Records:

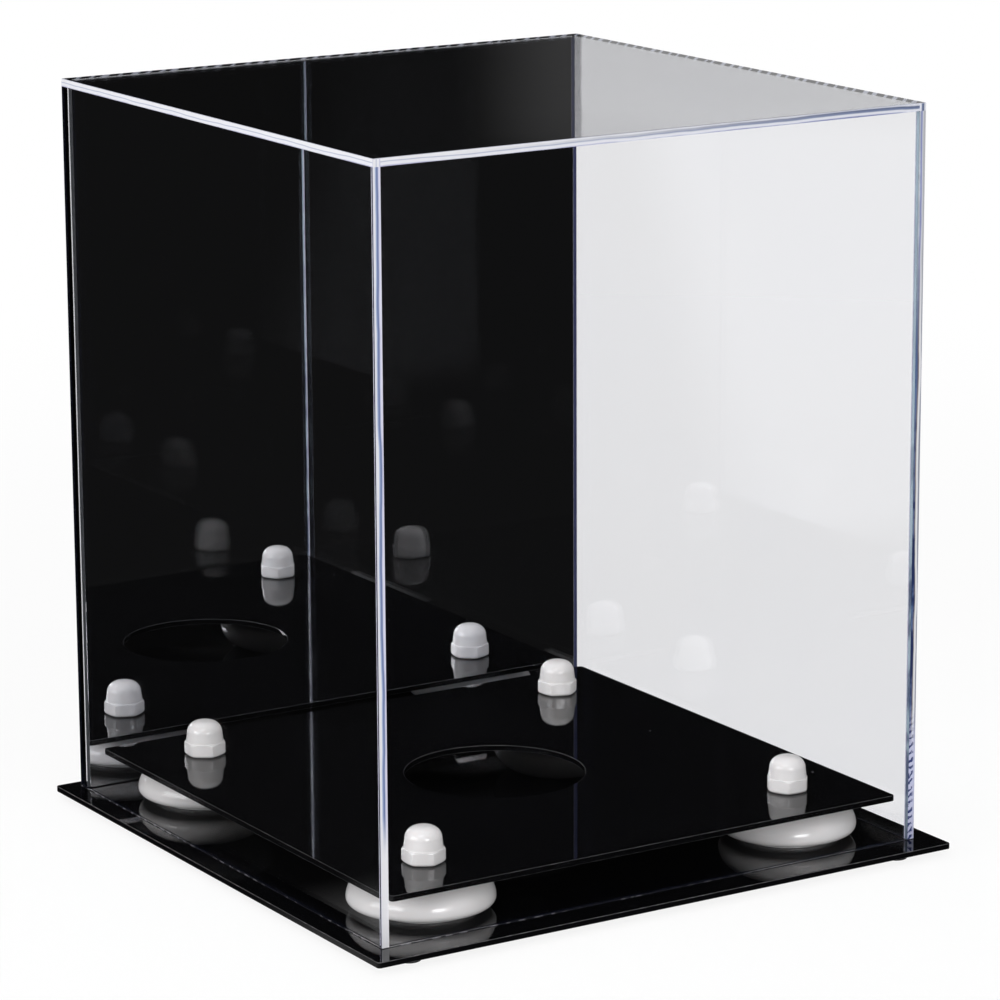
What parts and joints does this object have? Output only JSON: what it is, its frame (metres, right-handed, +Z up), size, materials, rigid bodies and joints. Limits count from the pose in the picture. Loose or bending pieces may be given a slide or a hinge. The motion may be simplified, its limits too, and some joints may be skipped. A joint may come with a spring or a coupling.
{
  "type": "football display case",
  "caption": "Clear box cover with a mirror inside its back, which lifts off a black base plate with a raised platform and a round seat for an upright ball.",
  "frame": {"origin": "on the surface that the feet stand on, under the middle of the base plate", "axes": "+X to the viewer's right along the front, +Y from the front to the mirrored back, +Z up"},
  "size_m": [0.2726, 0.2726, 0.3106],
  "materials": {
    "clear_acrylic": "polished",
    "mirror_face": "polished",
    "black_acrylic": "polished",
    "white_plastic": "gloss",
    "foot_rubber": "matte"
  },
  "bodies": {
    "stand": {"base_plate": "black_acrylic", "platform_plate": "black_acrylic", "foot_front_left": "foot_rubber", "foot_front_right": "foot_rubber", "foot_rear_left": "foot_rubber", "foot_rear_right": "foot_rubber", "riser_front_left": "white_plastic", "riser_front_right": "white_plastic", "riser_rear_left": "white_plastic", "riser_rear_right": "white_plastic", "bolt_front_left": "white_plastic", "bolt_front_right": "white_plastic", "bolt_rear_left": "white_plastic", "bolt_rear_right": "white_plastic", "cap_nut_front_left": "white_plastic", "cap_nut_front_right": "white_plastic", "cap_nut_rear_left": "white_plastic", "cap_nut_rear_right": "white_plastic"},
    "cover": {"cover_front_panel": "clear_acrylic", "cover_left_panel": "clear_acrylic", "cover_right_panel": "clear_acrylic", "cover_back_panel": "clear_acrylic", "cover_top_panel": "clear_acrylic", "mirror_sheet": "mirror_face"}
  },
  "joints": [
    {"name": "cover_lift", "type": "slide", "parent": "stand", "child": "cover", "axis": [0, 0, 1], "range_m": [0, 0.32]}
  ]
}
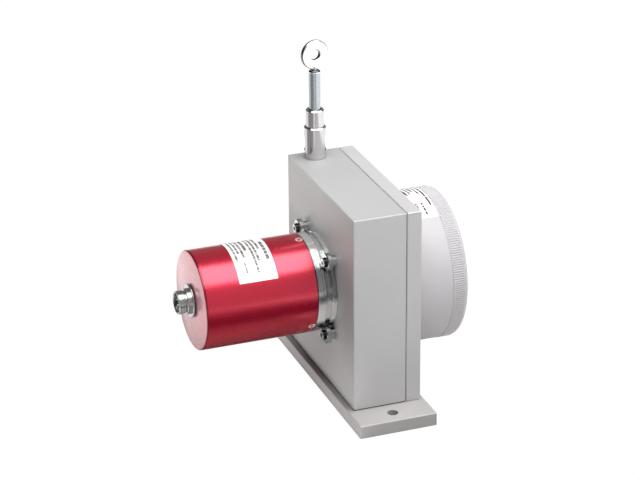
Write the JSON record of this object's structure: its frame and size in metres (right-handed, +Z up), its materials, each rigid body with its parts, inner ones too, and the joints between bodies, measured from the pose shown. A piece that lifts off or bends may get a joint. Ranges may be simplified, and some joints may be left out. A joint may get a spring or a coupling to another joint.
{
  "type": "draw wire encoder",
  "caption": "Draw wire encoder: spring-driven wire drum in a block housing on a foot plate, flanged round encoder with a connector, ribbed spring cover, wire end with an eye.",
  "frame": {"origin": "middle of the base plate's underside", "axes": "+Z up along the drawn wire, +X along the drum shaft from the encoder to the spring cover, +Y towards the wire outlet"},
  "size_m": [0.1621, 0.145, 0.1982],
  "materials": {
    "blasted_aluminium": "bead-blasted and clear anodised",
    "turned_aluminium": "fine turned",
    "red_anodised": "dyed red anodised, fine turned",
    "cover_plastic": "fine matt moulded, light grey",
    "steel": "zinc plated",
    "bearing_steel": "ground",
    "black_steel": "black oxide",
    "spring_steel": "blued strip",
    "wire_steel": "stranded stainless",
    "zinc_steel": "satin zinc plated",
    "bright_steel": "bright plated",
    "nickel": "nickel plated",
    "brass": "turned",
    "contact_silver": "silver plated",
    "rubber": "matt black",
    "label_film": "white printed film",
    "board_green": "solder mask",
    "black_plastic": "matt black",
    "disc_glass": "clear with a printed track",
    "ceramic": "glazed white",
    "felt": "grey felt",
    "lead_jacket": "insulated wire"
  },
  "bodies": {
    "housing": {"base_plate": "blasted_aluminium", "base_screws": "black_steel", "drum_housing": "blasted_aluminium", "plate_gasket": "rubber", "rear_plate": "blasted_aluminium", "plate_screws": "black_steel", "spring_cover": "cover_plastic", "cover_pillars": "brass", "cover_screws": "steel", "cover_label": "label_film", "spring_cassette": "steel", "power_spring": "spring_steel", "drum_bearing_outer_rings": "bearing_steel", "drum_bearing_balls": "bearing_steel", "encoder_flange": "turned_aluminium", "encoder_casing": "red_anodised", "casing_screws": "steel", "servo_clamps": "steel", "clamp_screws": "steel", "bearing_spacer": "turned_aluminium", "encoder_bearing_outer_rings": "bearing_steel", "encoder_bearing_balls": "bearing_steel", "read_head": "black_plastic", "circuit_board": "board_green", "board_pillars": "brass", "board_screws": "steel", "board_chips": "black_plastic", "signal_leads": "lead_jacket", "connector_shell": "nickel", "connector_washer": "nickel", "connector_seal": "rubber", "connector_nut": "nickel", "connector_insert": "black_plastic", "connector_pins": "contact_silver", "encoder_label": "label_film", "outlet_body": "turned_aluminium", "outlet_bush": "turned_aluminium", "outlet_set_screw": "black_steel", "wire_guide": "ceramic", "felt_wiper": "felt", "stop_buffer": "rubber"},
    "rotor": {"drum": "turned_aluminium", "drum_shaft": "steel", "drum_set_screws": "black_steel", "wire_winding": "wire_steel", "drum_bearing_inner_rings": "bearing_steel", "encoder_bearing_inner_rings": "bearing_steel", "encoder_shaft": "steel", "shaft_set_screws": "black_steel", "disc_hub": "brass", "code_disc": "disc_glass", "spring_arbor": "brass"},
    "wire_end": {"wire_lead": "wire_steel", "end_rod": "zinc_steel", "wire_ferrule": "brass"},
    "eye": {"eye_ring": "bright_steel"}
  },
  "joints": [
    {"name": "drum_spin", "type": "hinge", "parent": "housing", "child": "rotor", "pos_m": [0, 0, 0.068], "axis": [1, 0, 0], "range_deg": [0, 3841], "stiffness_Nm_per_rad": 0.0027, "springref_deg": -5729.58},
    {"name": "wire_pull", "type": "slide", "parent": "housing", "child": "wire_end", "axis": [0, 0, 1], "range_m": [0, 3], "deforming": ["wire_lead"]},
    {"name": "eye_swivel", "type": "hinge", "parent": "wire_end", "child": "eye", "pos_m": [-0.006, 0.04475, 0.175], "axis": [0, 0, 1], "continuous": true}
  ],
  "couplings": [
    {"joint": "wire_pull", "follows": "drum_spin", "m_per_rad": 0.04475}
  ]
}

Required work: Please quote the data above in full, with no line missing.

Solution for this task:
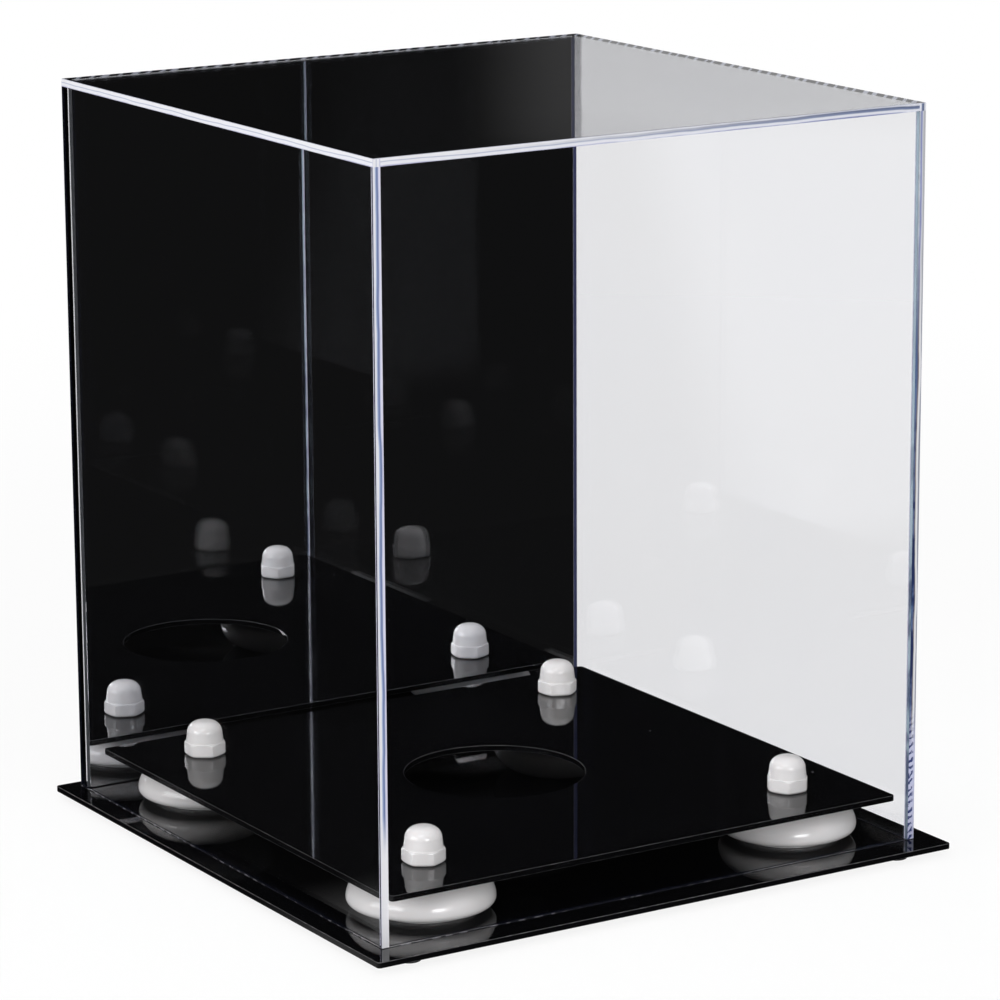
What parts and joints does this object have? Output only JSON: what it is, its frame (metres, right-handed, +Z up), size, materials, rigid bodies and joints. Limits count from the pose in the picture. Loose or bending pieces may be given a slide or a hinge. The motion may be simplified, its limits too, and some joints may be skipped. A joint may come with a spring or a coupling.
{
  "type": "football display case",
  "caption": "Clear box cover with a mirror inside its back, which lifts off a black base plate with a raised platform and a round seat for an upright ball.",
  "frame": {"origin": "on the surface that the feet stand on, under the middle of the base plate", "axes": "+X to the viewer's right along the front, +Y from the front to the mirrored back, +Z up"},
  "size_m": [0.2726, 0.2726, 0.3106],
  "materials": {
    "clear_acrylic": "polished",
    "mirror_face": "polished",
    "black_acrylic": "polished",
    "white_plastic": "gloss",
    "foot_rubber": "matte"
  },
  "bodies": {
    "stand": {"base_plate": "black_acrylic", "platform_plate": "black_acrylic", "foot_front_left": "foot_rubber", "foot_front_right": "foot_rubber", "foot_rear_left": "foot_rubber", "foot_rear_right": "foot_rubber", "riser_front_left": "white_plastic", "riser_front_right": "white_plastic", "riser_rear_left": "white_plastic", "riser_rear_right": "white_plastic", "bolt_front_left": "white_plastic", "bolt_front_right": "white_plastic", "bolt_rear_left": "white_plastic", "bolt_rear_right": "white_plastic", "cap_nut_front_left": "white_plastic", "cap_nut_front_right": "white_plastic", "cap_nut_rear_left": "white_plastic", "cap_nut_rear_right": "white_plastic"},
    "cover": {"cover_front_panel": "clear_acrylic", "cover_left_panel": "clear_acrylic", "cover_right_panel": "clear_acrylic", "cover_back_panel": "clear_acrylic", "cover_top_panel": "clear_acrylic", "mirror_sheet": "mirror_face"}
  },
  "joints": [
    {"name": "cover_lift", "type": "slide", "parent": "stand", "child": "cover", "axis": [0, 0, 1], "range_m": [0, 0.32]}
  ]
}
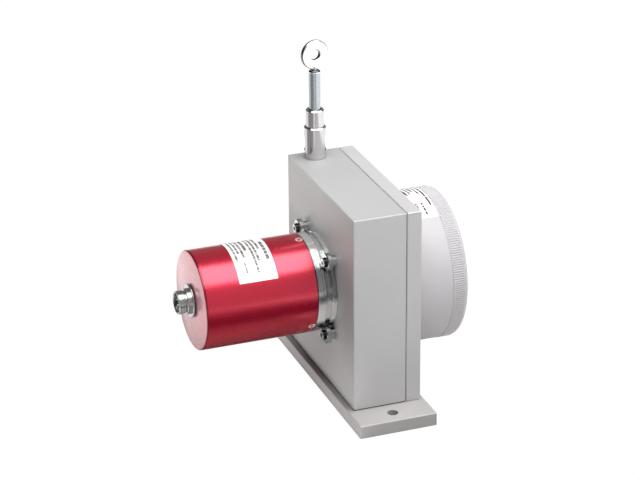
Write the JSON record of this object's structure: its frame and size in metres (right-handed, +Z up), its materials, each rigid body with its parts, inner ones too, and the joints between bodies, measured from the pose shown. A piece that lifts off or bends may get a joint. Ranges may be simplified, and some joints may be left out. A joint may get a spring or a coupling to another joint.
{
  "type": "draw wire encoder",
  "caption": "Draw wire encoder: spring-driven wire drum in a block housing on a foot plate, flanged round encoder with a connector, ribbed spring cover, wire end with an eye.",
  "frame": {"origin": "middle of the base plate's underside", "axes": "+Z up along the drawn wire, +X along the drum shaft from the encoder to the spring cover, +Y towards the wire outlet"},
  "size_m": [0.1621, 0.145, 0.1982],
  "materials": {
    "blasted_aluminium": "bead-blasted and clear anodised",
    "turned_aluminium": "fine turned",
    "red_anodised": "dyed red anodised, fine turned",
    "cover_plastic": "fine matt moulded, light grey",
    "steel": "zinc plated",
    "bearing_steel": "ground",
    "black_steel": "black oxide",
    "spring_steel": "blued strip",
    "wire_steel": "stranded stainless",
    "zinc_steel": "satin zinc plated",
    "bright_steel": "bright plated",
    "nickel": "nickel plated",
    "brass": "turned",
    "contact_silver": "silver plated",
    "rubber": "matt black",
    "label_film": "white printed film",
    "board_green": "solder mask",
    "black_plastic": "matt black",
    "disc_glass": "clear with a printed track",
    "ceramic": "glazed white",
    "felt": "grey felt",
    "lead_jacket": "insulated wire"
  },
  "bodies": {
    "housing": {"base_plate": "blasted_aluminium", "base_screws": "black_steel", "drum_housing": "blasted_aluminium", "plate_gasket": "rubber", "rear_plate": "blasted_aluminium", "plate_screws": "black_steel", "spring_cover": "cover_plastic", "cover_pillars": "brass", "cover_screws": "steel", "cover_label": "label_film", "spring_cassette": "steel", "power_spring": "spring_steel", "drum_bearing_outer_rings": "bearing_steel", "drum_bearing_balls": "bearing_steel", "encoder_flange": "turned_aluminium", "encoder_casing": "red_anodised", "casing_screws": "steel", "servo_clamps": "steel", "clamp_screws": "steel", "bearing_spacer": "turned_aluminium", "encoder_bearing_outer_rings": "bearing_steel", "encoder_bearing_balls": "bearing_steel", "read_head": "black_plastic", "circuit_board": "board_green", "board_pillars": "brass", "board_screws": "steel", "board_chips": "black_plastic", "signal_leads": "lead_jacket", "connector_shell": "nickel", "connector_washer": "nickel", "connector_seal": "rubber", "connector_nut": "nickel", "connector_insert": "black_plastic", "connector_pins": "contact_silver", "encoder_label": "label_film", "outlet_body": "turned_aluminium", "outlet_bush": "turned_aluminium", "outlet_set_screw": "black_steel", "wire_guide": "ceramic", "felt_wiper": "felt", "stop_buffer": "rubber"},
    "rotor": {"drum": "turned_aluminium", "drum_shaft": "steel", "drum_set_screws": "black_steel", "wire_winding": "wire_steel", "drum_bearing_inner_rings": "bearing_steel", "encoder_bearing_inner_rings": "bearing_steel", "encoder_shaft": "steel", "shaft_set_screws": "black_steel", "disc_hub": "brass", "code_disc": "disc_glass", "spring_arbor": "brass"},
    "wire_end": {"wire_lead": "wire_steel", "end_rod": "zinc_steel", "wire_ferrule": "brass"},
    "eye": {"eye_ring": "bright_steel"}
  },
  "joints": [
    {"name": "drum_spin", "type": "hinge", "parent": "housing", "child": "rotor", "pos_m": [0, 0, 0.068], "axis": [1, 0, 0], "range_deg": [0, 3841], "stiffness_Nm_per_rad": 0.0027, "springref_deg": -5729.58},
    {"name": "wire_pull", "type": "slide", "parent": "housing", "child": "wire_end", "axis": [0, 0, 1], "range_m": [0, 3], "deforming": ["wire_lead"]},
    {"name": "eye_swivel", "type": "hinge", "parent": "wire_end", "child": "eye", "pos_m": [-0.006, 0.04475, 0.175], "axis": [0, 0, 1], "continuous": true}
  ],
  "couplings": [
    {"joint": "wire_pull", "follows": "drum_spin", "m_per_rad": 0.04475}
  ]
}